**Given problem:** Copy down all of the data underneath, exactly as shown.

**Stored data:**
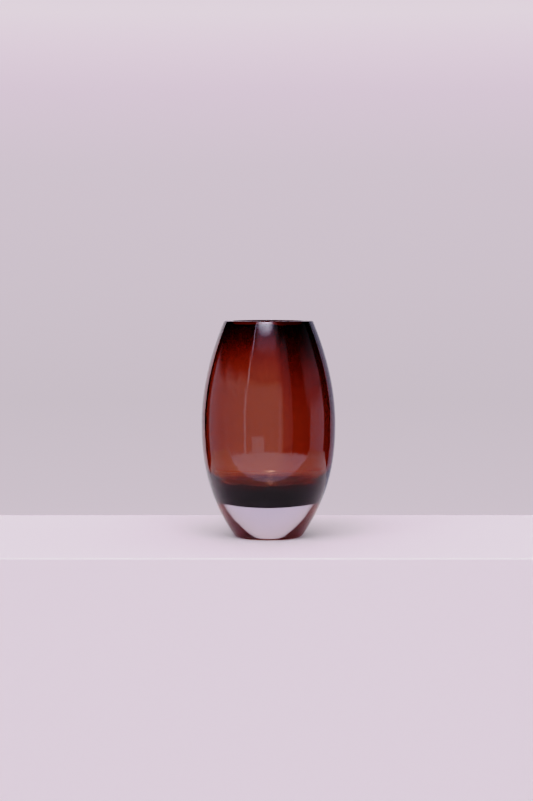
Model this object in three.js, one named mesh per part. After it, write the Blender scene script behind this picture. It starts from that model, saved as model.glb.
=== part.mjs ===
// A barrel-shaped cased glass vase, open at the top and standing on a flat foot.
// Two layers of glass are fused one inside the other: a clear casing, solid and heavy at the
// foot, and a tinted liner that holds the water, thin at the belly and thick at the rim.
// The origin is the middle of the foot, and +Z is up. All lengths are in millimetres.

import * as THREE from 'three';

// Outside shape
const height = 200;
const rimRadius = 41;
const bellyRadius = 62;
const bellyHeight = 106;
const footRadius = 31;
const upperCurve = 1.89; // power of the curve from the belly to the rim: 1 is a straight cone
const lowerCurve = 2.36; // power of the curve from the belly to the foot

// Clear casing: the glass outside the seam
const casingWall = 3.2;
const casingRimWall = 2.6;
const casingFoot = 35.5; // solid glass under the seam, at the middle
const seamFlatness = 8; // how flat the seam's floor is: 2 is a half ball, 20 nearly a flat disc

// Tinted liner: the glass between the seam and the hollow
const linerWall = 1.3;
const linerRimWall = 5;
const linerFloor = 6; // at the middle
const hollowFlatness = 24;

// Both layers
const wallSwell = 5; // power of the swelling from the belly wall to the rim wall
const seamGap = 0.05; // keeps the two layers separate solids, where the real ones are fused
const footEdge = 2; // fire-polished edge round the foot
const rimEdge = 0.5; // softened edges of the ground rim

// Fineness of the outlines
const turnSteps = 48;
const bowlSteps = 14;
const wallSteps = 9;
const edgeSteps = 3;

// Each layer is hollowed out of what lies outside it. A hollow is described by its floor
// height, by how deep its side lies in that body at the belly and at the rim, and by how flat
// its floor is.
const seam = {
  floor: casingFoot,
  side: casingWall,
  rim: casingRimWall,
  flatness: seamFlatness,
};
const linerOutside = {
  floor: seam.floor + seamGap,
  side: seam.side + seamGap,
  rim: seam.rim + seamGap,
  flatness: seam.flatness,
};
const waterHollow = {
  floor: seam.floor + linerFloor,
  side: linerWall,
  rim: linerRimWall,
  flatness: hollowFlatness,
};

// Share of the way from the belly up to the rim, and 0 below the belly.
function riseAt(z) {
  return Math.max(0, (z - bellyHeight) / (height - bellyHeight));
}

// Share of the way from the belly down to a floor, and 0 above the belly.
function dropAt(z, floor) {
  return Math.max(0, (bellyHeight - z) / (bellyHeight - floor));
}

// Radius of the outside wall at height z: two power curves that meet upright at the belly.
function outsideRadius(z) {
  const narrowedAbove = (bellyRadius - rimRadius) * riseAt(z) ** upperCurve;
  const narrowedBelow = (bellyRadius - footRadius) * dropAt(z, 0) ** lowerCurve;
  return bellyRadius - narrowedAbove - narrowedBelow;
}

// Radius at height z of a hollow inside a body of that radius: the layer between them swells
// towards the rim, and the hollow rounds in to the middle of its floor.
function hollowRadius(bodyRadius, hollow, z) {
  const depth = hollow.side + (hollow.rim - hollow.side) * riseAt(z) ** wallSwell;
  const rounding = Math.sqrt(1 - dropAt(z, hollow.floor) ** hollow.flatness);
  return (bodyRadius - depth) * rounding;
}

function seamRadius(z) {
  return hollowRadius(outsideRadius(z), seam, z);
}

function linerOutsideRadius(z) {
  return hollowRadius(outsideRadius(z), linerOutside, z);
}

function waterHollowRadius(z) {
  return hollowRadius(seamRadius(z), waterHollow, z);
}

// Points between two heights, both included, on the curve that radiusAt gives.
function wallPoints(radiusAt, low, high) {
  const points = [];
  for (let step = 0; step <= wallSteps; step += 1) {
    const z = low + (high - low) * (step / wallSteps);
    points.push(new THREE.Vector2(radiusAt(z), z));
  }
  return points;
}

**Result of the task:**
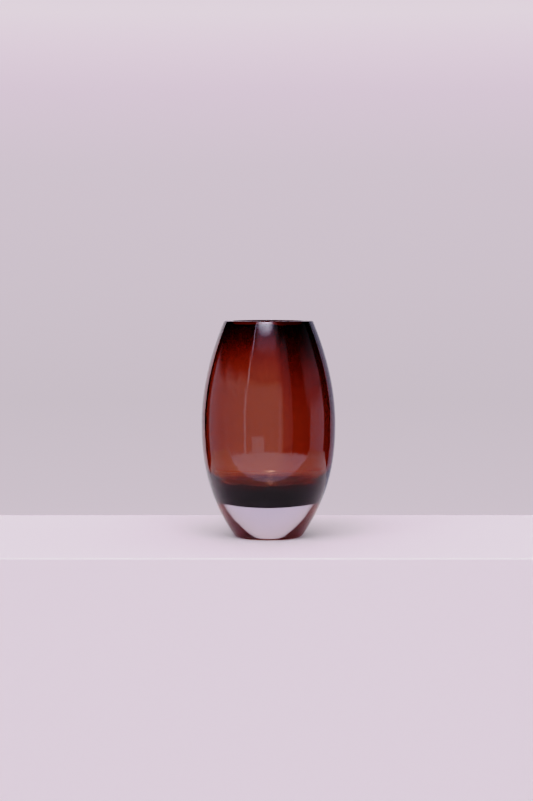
Model this object in three.js, one named mesh per part. After it, write the Blender scene script behind this picture. It starts from that model, saved as model.glb.
=== part.mjs ===
// A barrel-shaped cased glass vase, open at the top and standing on a flat foot.
// Two layers of glass are fused one inside the other: a clear casing, solid and heavy at the
// foot, and a tinted liner that holds the water, thin at the belly and thick at the rim.
// The origin is the middle of the foot, and +Z is up. All lengths are in millimetres.

import * as THREE from 'three';

// Outside shape
const height = 200;
const rimRadius = 41;
const bellyRadius = 62;
const bellyHeight = 106;
const footRadius = 31;
const upperCurve = 1.89; // power of the curve from the belly to the rim: 1 is a straight cone
const lowerCurve = 2.36; // power of the curve from the belly to the foot

// Clear casing: the glass outside the seam
const casingWall = 3.2;
const casingRimWall = 2.6;
const casingFoot = 35.5; // solid glass under the seam, at the middle
const seamFlatness = 8; // how flat the seam's floor is: 2 is a half ball, 20 nearly a flat disc

// Tinted liner: the glass between the seam and the hollow
const linerWall = 1.3;
const linerRimWall = 5;
const linerFloor = 6; // at the middle
const hollowFlatness = 24;

// Both layers
const wallSwell = 5; // power of the swelling from the belly wall to the rim wall
const seamGap = 0.05; // keeps the two layers separate solids, where the real ones are fused
const footEdge = 2; // fire-polished edge round the foot
const rimEdge = 0.5; // softened edges of the ground rim

// Fineness of the outlines
const turnSteps = 48;
const bowlSteps = 14;
const wallSteps = 9;
const edgeSteps = 3;

// Each layer is hollowed out of what lies outside it. A hollow is described by its floor
// height, by how deep its side lies in that body at the belly and at the rim, and by how flat
// its floor is.
const seam = {
  floor: casingFoot,
  side: casingWall,
  rim: casingRimWall,
  flatness: seamFlatness,
};
const linerOutside = {
  floor: seam.floor + seamGap,
  side: seam.side + seamGap,
  rim: seam.rim + seamGap,
  flatness: seam.flatness,
};
const waterHollow = {
  floor: seam.floor + linerFloor,
  side: linerWall,
  rim: linerRimWall,
  flatness: hollowFlatness,
};

// Share of the way from the belly up to the rim, and 0 below the belly.
function riseAt(z) {
  return Math.max(0, (z - bellyHeight) / (height - bellyHeight));
}

// Share of the way from the belly down to a floor, and 0 above the belly.
function dropAt(z, floor) {
  return Math.max(0, (bellyHeight - z) / (bellyHeight - floor));
}

// Radius of the outside wall at height z: two power curves that meet upright at the belly.
function outsideRadius(z) {
  const narrowedAbove = (bellyRadius - rimRadius) * riseAt(z) ** upperCurve;
  const narrowedBelow = (bellyRadius - footRadius) * dropAt(z, 0) ** lowerCurve;
  return bellyRadius - narrowedAbove - narrowedBelow;
}

// Radius at height z of a hollow inside a body of that radius: the layer between them swells
// towards the rim, and the hollow rounds in to the middle of its floor.
function hollowRadius(bodyRadius, hollow, z) {
  const depth = hollow.side + (hollow.rim - hollow.side) * riseAt(z) ** wallSwell;
  const rounding = Math.sqrt(1 - dropAt(z, hollow.floor) ** hollow.flatness);
  return (bodyRadius - depth) * rounding;
}

function seamRadius(z) {
  return hollowRadius(outsideRadius(z), seam, z);
}

function linerOutsideRadius(z) {
  return hollowRadius(outsideRadius(z), linerOutside, z);
}

function waterHollowRadius(z) {
  return hollowRadius(seamRadius(z), waterHollow, z);
}

// Points between two heights, both included, on the curve that radiusAt gives.
function wallPoints(radiusAt, low, high) {
  const points = [];
  for (let step = 0; step <= wallSteps; step += 1) {
    const z = low + (high - low) * (step / wallSteps);
    points.push(new THREE.Vector2(radiusAt(z), z));
  }
  return points;
}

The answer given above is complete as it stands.